+++ DATA EXTRACT

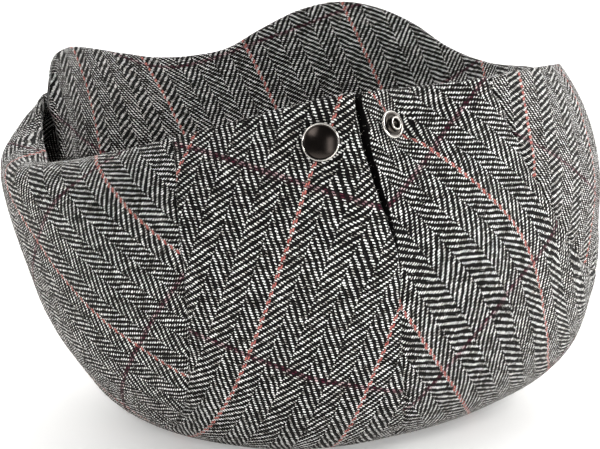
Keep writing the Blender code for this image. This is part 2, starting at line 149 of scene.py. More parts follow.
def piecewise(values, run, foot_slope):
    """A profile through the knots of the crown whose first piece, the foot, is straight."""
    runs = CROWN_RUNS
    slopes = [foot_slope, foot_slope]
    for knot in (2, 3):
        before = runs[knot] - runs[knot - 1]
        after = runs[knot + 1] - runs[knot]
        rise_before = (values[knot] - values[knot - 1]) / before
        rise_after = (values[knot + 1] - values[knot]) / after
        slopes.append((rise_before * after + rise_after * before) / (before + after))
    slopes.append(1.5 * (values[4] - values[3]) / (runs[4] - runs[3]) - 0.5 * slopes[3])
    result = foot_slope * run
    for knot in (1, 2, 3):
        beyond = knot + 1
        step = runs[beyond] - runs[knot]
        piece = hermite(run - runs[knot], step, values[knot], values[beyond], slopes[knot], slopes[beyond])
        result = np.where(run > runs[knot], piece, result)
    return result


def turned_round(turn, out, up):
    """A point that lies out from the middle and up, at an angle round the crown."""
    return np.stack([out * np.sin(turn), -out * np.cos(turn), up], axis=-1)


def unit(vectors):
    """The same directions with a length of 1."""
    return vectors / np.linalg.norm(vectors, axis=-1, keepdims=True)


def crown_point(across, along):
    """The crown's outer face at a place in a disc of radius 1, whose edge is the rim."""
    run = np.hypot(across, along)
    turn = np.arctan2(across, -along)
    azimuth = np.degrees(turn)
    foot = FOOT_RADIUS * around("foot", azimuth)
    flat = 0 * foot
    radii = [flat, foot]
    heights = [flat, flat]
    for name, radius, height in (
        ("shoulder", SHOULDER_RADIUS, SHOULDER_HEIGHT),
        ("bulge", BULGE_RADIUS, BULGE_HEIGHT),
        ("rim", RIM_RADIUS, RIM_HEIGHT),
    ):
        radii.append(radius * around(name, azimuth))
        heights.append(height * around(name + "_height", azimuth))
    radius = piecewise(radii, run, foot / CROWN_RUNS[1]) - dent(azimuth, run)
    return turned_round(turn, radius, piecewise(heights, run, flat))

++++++

# WHAT TO PRODUCE
Return the whole listing exactly, with every line included.

# EXERCISE OUTPUT
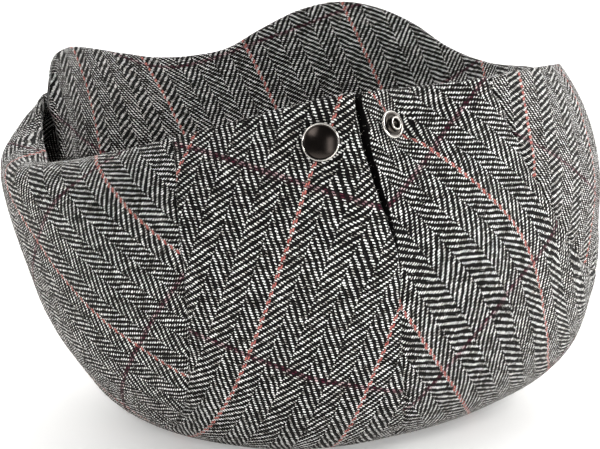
Keep writing the Blender code for this image. This is part 2, starting at line 149 of scene.py. More parts follow.
def piecewise(values, run, foot_slope):
    """A profile through the knots of the crown whose first piece, the foot, is straight."""
    runs = CROWN_RUNS
    slopes = [foot_slope, foot_slope]
    for knot in (2, 3):
        before = runs[knot] - runs[knot - 1]
        after = runs[knot + 1] - runs[knot]
        rise_before = (values[knot] - values[knot - 1]) / before
        rise_after = (values[knot + 1] - values[knot]) / after
        slopes.append((rise_before * after + rise_after * before) / (before + after))
    slopes.append(1.5 * (values[4] - values[3]) / (runs[4] - runs[3]) - 0.5 * slopes[3])
    result = foot_slope * run
    for knot in (1, 2, 3):
        beyond = knot + 1
        step = runs[beyond] - runs[knot]
        piece = hermite(run - runs[knot], step, values[knot], values[beyond], slopes[knot], slopes[beyond])
        result = np.where(run > runs[knot], piece, result)
    return result


def turned_round(turn, out, up):
    """A point that lies out from the middle and up, at an angle round the crown."""
    return np.stack([out * np.sin(turn), -out * np.cos(turn), up], axis=-1)


def unit(vectors):
    """The same directions with a length of 1."""
    return vectors / np.linalg.norm(vectors, axis=-1, keepdims=True)


def crown_point(across, along):
    """The crown's outer face at a place in a disc of radius 1, whose edge is the rim."""
    run = np.hypot(across, along)
    turn = np.arctan2(across, -along)
    azimuth = np.degrees(turn)
    foot = FOOT_RADIUS * around("foot", azimuth)
    flat = 0 * foot
    radii = [flat, foot]
    heights = [flat, flat]
    for name, radius, height in (
        ("shoulder", SHOULDER_RADIUS, SHOULDER_HEIGHT),
        ("bulge", BULGE_RADIUS, BULGE_HEIGHT),
        ("rim", RIM_RADIUS, RIM_HEIGHT),
    ):
        radii.append(radius * around(name, azimuth))
        heights.append(height * around(name + "_height", azimuth))
    radius = piecewise(radii, run, foot / CROWN_RUNS[1]) - dent(azimuth, run)
    return turned_round(turn, radius, piecewise(heights, run, flat))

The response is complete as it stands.